1) I have heard good things about warming polarizers and kaeseman polarizers, but what is the real difference between the two and can you recommend one over the other?

2) So far, my largest lens is 67mm. Should I get a 77mm polarizer and use step up rings so that I would be able to use it on any lens that I would probably ever own, or is it better to buy a filter that is the same size as your lens?

Also, are there any brands that I should stay away from?
 
I'm not sure what a kaeseman polarizer would be - link please?

A warming circular polarizer is simply a circular polarizer with a warming filter built-in so you only need to mount 1 filter instead of 2 (which, depending on the lens, can lead to vignetting). For digital cameras, warming is unnecessary at the filter level because of Photoshop.

A lot of people would recommend you to do just that, with the step-up rings. However, I tend towards cheaper filters and it's more convenient in my opinion to just buy a new filter for each lens size you come across as you need (I wouldn't buy a circular polarizer for my 24mm lens for example, since it's normally got the sky in somehow - so I just would buy 1 for my 50mm and be done with it). If you're going to spend hundreds of dollars on each filter though... yeah, use step-up rings.

With filters, you get what you pay for... not sure which filter manufacturers you'd necessarily avoid, but if you want to pay for high-quality multicoated filters then Hoya's a good start.
 
Kaeseman polarizers are specially sealed around the edges.
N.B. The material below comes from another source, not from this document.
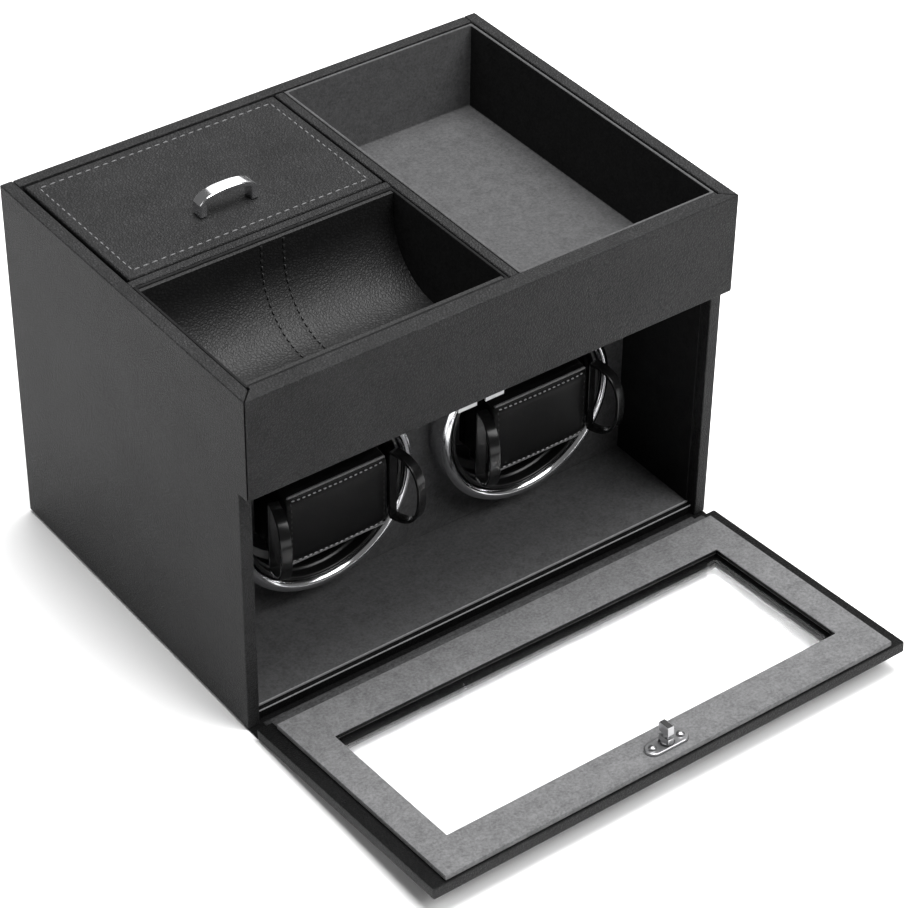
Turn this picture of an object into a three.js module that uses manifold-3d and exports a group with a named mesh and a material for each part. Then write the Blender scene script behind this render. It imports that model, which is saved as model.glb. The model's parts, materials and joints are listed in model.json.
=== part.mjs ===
// Double watch winder box, in millimetres, +Z up, front of the box at -Y.
// The origin is the middle of the underside of the box. The door is modelled open, folded down forwards.
import * as THREE from 'three';
import { mergeVertices } from 'three/addons/utils/BufferGeometryUtils.js';
import Module from 'manifold-3d';

const wasm = await Module();
wasm.setup();

// Driving dimensions.
const WIDTH = 250;            // outside width
const DEPTH = 187;            // front of the fascia to the back of the box
const HEIGHT = 177;           // table to rim
const WALL = 6;               // wrapped board of the sides and the back
const FELT = 1;               // felt sheet under the box
const FASCIA_HEIGHT = 49.5;   // front face of the storage deck
const FRONT_STEP = 6.3;       // the fascia stands this far in front of the side walls
const LINER = 1.3;            // thin lining board
const FIT = 0.3;              // gap between neighbours that touch on the real box

const ROTOR_X = 54.5;         // winder axes, left and right of the middle
const ROTOR_Z = 62.5;         // winder axes above the table
const RING_RADIUS = 46.6;     // bright bezel ring
const PANEL_Y = -32;          // front face of the upright panel around the winders

const DOOR_TILT = 4.5;        // open door, degrees above the table, held up by its stiff strip
const DOOR_TOP = 126.3;       // hinge line to free edge
const DOOR_BOARD = 5.5;       // outer board of the door
const DOOR_PLUG = 8.3;        // outer face to the face of the raised inner panel
const LATCH_U = 117.5;        // hinge line to the latch spindle

const COVER_Z = 60;           // middle of the rear service cover
const KNOB_X = 36;            // mode knobs, left and right of the middle
const SCREW_X = 62.5;         // cover screws, left and right of the middle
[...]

Polarizers are sandwiched constructs. The central plastic polarizing element, and a second de-polarizer in the case of circular polarizers, is sandwiched between two sheets of glass for protection. Kaeseman polarizers have special edge sealing to prevent delamination.
 
No brands as such, since even the cheapest brands produce excellent quality filters. Just specific types of filters. If you find a polariser which does not have multicoating (Hoya standard filters) then stay away from them. However multi-coated filters are usually all of excellent quality and the return on investment of say a B+W polariers over a Hoya SHMC polariser is minimal.